Stranchamps:  I have to confess, Sunday is probably my least favorite day of the week and over the years, I mean, there's a particular kind of dread and sort of feeling in the pit of my stomach. Sunday afternoons especially, you know the weekend's coming to an end and you really have to start kind of thinking about work again.  I use to think that was just me and over the years I've come to realize that a lot of people have that kind of Sunday dread and it does kind of color my perception of the whole day.   Did you find that was true with a lot of people?

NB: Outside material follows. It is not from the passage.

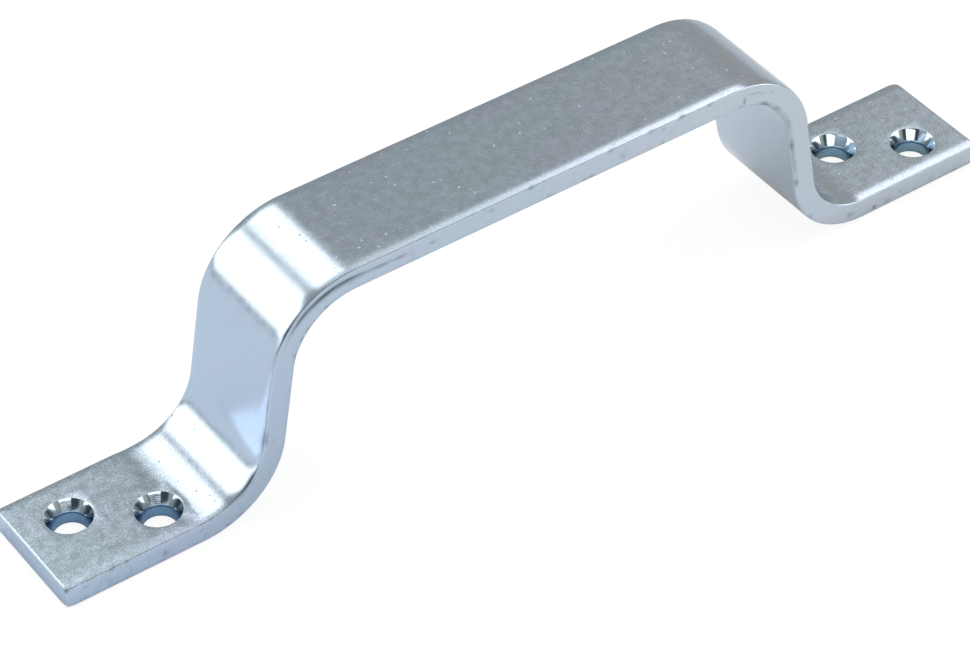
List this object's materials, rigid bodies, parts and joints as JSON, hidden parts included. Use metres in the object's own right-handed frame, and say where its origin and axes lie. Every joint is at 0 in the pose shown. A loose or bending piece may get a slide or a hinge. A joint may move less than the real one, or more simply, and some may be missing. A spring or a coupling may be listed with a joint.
{
  "type": "strap handle",
  "caption": "Strap handle bent from flat bar: a flat grip on slightly flared legs, with flat feet that have staggered countersunk screw holes.",
  "frame": {"origin": "on the plane that the feet rest on, under the middle of the grip, halfway across the bar", "axes": "+X along the handle from foot to foot, +Y across the bar, +Z from the feet up to the grip"},
  "size_m": [0.212, 0.025, 0.048],
  "materials": {
    "zinc_plate": "bright zinc plate with a faint blue cast"
  },
  "bodies": {
    "root": {"strap_handle": "zinc_plate"}
  },
  "joints": []
}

Craig Harline:  Well, I didn't go and do interviews or make a systematic study but that was the impression I got. And, that in fact one physcologist coined a term called "Sunday Nurosis".  I thought about that and I thought there could be at least two kinds of Sunday Nurosis.  The first kind that he meant, was the kind that dreads Sundays coming because it means an end to the routine of the week. And when routine stops, you have to stop and think about things.  You might even have to question your routine; you may have to ask the big questions.  Like, what am I doing?  what's the purpose of all this?  The routine sometimes distracts you from all the big questions of life.  So, some people don't like that, seizing of the routine.  I think the kind that you're talking about is more in the French model.  And, that is, that you like Sundays so much that you can't stand to see it go.  You're just dreading Monday coming again and when you have to go out of this kind of timeless existance that might emerge,at least briefly on Sunday.


Strainchamps:  Well, you know the doctor's tell us that most heart attacks happen Monday morning.  So evidently a lot of people feel that way.


Craig Harline:  Maybe other people feel the same way.  But, then there are people that can't wait to get back to work.  That's why I found that bumper sticker humorous, which said:  Thank God it's Monday.  Because of course before it was always, Thank God it's Friday. But this...?...thank God...they're so glad at the lack of routine of Sunday has passed.


Strainchamps:  Craig Harline wrote:  The History of Sunday from Babylonia to the Super Bowl.